Monsieur le garde des sceaux, mes chers collègues, permettez-moi avant tout de saluer le travail de notre présidente, Mme Catherine Troendlé, avec qui nous avons partagé beaucoup de moments importants et inoubliables au cours des dernières années. Je pense en particulier au groupe d’amitié France-Allemagne, que Mme Troendlé a animé avec beaucoup de diplomatie et de passion.
Les deux chambres du Parlement se sont accordées sur une version commune du présent texte. Nous avons déjà eu l’occasion d’expliquer que nous partageons pleinement l’objectif de cette proposition de loi, qui vise à instaurer des mesures de sûreté à l’encontre des auteurs d’infractions terroristes à l’issue de leur peine. Le terrorisme est une menace qu’il nous faut combattre. Nous avons néanmoins toujours quelques réserves quant aux moyens prévus pour ce faire.
La plus emblématique des mesures de sûreté dont il est question est le port du bracelet électronique, qui n’est en rien une géolocalisation. Cette mesure pourra être ordonnée seulement si la personne concernée y consent. Les autres mesures proposées figurent déjà dans d’autres dispositifs et ne nous paraissent pas suffisantes pour garantir une absence de récidive.
Le gain de sécurité pour les Français nous paraît trop mineur pour justifier le coût juridique de ces mesures. Ce texte a en effet soulevé de nombreuses critiques, notamment de la part des avocats et des magistrats. Ils dénoncent ainsi la contradiction entre ce texte et plusieurs principes juridiques fondamentaux, comme le principe non bis in idem, ou encore celui de non-rétroactivité de la loi pénale.
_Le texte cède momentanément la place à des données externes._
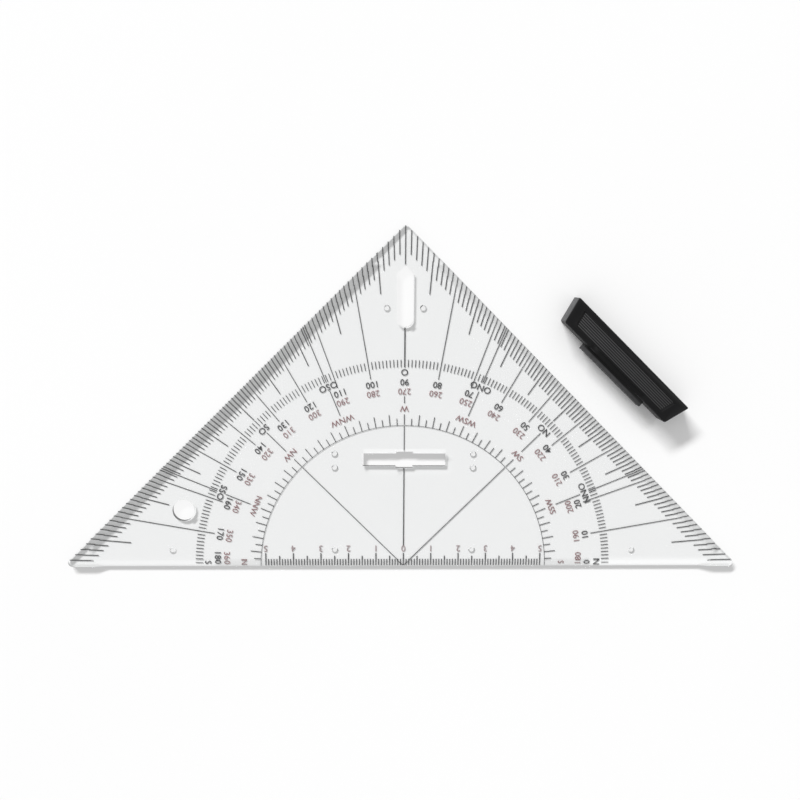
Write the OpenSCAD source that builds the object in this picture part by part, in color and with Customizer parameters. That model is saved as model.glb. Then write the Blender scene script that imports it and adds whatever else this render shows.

Dans son avis, le Conseil d’État a qualifié les dispositions envisagées de mesures de sûreté, et non de peines, même s’il reconnaît que, en raison de l’empilement des dispositifs en la matière, la frontière entre peine et mesure de sûreté n’est « pas toujours nette ».
Comme ses mesures sont seulement restrictives, et non privatives de liberté, le Conseil d’État ne voit pas d’obstacle à leur application rétroactive. Il est cependant problématique de relever, dans le même avis, que ces mesures ont vocation à remplir la fonction du suivi socio-judiciaire pour les personnes détenues pour terrorisme qui n’y auraient pas été condamnées. C’est problématique, parce que le suivi socio-judiciaire est une peine complémentaire ; comme toute peine, son application ne devrait pas être rétroactive.
Enfin, l’arsenal juridique permettant de lutter contre le terrorisme a été rendu trop complexe par un empilement de mesures éparses, comme vous l’avez indiqué, monsieur le garde des sceaux. Cette complexité nuit à l’efficacité de l’action de l’État, comme le rappelle le Conseil d’État.
Nous ne souhaitons pas ajouter aujourd’hui une nouvelle mesure exceptionnelle à un arsenal qui souffre déjà d’une trop grande complexité.
Le sujet de la lutte contre le terrorisme mérite toute notre attention et un travail approfondi. Nous souhaitons que les dispositifs existants fassent l’objet d’une évaluation et qu’ils soient, le cas échéant, harmonisés pour être rendus plus efficaces. Nous voulons également davantage de moyens matériels et humains pour la justice et pour les services d’enquête. C’est ainsi que nous pourrons combattre efficacement la menace terroriste.
Plus généralement, il faudra réfléchir, à terme, aux moyens de renforcer l’efficacité de la réinsertion des personnes condamnées. La récidive est l’un des défis les plus importants pour notre politique pénale. Nous devons nous assurer que la sanction pénale concourt à la diminution de la criminalité en permettant la réhabilitation du citoyen.
La présente proposition de loi nous semble être en contradiction avec des principes essentiels de notre droit sans pour autant apporter les solutions nécessaires à la sécurité des Français. Le groupe Les Indépendants s’abstiendra donc majoritairement.